Some information about locale (was Re: [Python-Dev] repr vs. str and locales again)

Guido van Rossum
Mon, 22 May 2000 08:09:44 -0700

> From: (Peter Funk)
> Guido van Rossum:
> [...]
> > The one objection could be that the locale may be obsolescent -- but
> > I've only heard /F vent an opinion about that; personally, I doubt
> > that we will be able to remove the locale any time soon, even if we
> > invent a better way.  
> AFAIK locale and friends conform to POSIX.1.  Calling this obsolescent...
> hmmm... may offend a *LOT* of people.  Try this on comp.os.linux.advocacy ;-)
> Although I understand Barrys and Pings objections against a global state,
> it used to work very well:  On a typical single user Linux system the
> user chooses his locale during the first stages of system setup and
> never has to think about it again.  On multi user systems the locale
> of individual accounts may be customized using several environment
> variables, which can overide the default locale of the system.
> > Plus, I think that "better way" should address
> > this issue anyway.  If the locale eventually disappears, the feature
> > automatically disappears with it, because you *have* to make a
> > locale.setlocale() call before the behavior of repr() changes.
> The last sentence is at least not the whole truth.

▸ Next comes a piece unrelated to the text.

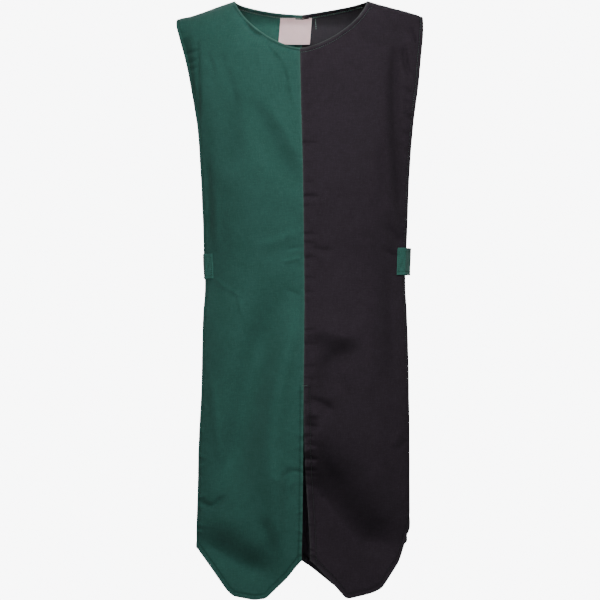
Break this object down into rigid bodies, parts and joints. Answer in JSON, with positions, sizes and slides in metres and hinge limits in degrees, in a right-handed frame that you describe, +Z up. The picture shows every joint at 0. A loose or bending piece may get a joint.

> On POSIX systems there are a several environment variables used to
> control the default locale settings for a users session.  For example
> on my SuSE Linux system currently running in the german locale the
> environment variable LC_CTYPE=de_DE is automatically set by a file 
> /etc/profile during login, which causes automatically the C-library 
> function toupper('') to return an '' ---you should see
> a lower case a-umlaut as argument and an upper case umlaut as return
> value--- without having all applications to call 'setlocale' explicitly.

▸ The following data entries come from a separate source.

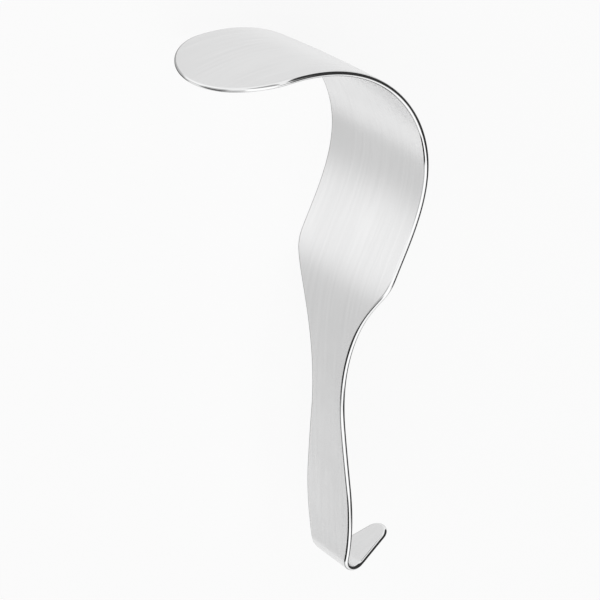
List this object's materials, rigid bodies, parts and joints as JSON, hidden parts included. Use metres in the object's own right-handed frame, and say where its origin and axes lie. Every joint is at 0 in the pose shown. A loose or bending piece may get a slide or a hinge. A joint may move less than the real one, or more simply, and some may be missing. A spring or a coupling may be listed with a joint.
{
  "type": "handheld surgical retractor",
  "caption": "Retractor bent from flat steel: a wide curved blade with a round end, a narrow neck, a waisted handle and a small tapered hook at the heel.",
  "frame": {"origin": "middle of the bounding box's footprint, at the height of the floor that the blade's side edge rests on", "axes": "+Y from the hook at the heel to the crown of the blade's bend, +Z along the width of the sheet, +X to the back of the instrument, away from the end of the blade"},
  "size_m": [0.0966, 0.2374, 0.0662],
  "materials": {
    "satin_steel": "fine satin brushing along the sheet, with a polished round rim"
  },
  "bodies": {
    "root": {"retractor": "satin_steel"}
  },
  "joints": []
}
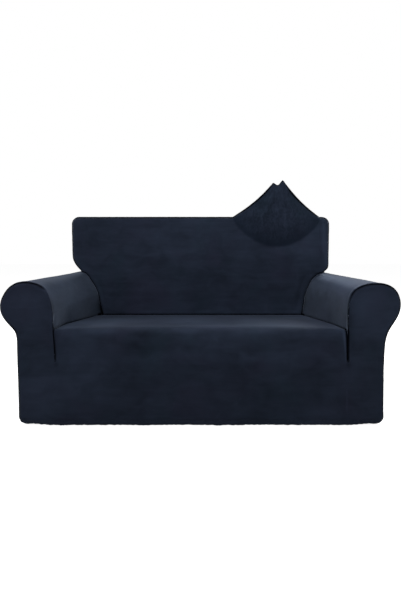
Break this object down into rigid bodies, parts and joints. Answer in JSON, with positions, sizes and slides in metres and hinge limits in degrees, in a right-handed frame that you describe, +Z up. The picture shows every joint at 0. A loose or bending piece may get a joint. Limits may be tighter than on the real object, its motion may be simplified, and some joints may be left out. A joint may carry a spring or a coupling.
{
  "type": "sofa slipcover",
  "caption": "Fitted stretch-velvet cover for a rolled-arm loveseat: hollow and open below, elastic hem, back's top edge pulled up to a hollow-sided peak on one side.",
  "frame": {"origin": "the point under the middle of the back's top, inside the cover, where the sofa's back holds it up", "axes": "+X along the sofa's width, to the right as seen from the front; +Y from the front to the rear; +Z up"},
  "size_m": [1.65, 0.86, 1.1093],
  "materials": {
    "velvet": "Dark navy stretch velvet: short dense pile with a soft sheen at grazing angles and faint lighter and darker brushed patches."
  },
  "bodies": {
    "root": {"seat_front_panel": "velvet", "inside_back_panel": "velvet", "outside_back_panel": "velvet", "left_arm_panel": "velvet", "right_arm_panel": "velvet"}
  },
  "joints": []
}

> So this simply works well as intended without having to add calls
> to 'setlocale' to all application program using this C-library functions.

I don;t believe that.  According to the ANSI standard, a C program
*must* call setlocale(LC_..., "") if it wants the environment
variables to be honored; without this call, the locale is always the
"C" locale, which should *not* honor the environment variables.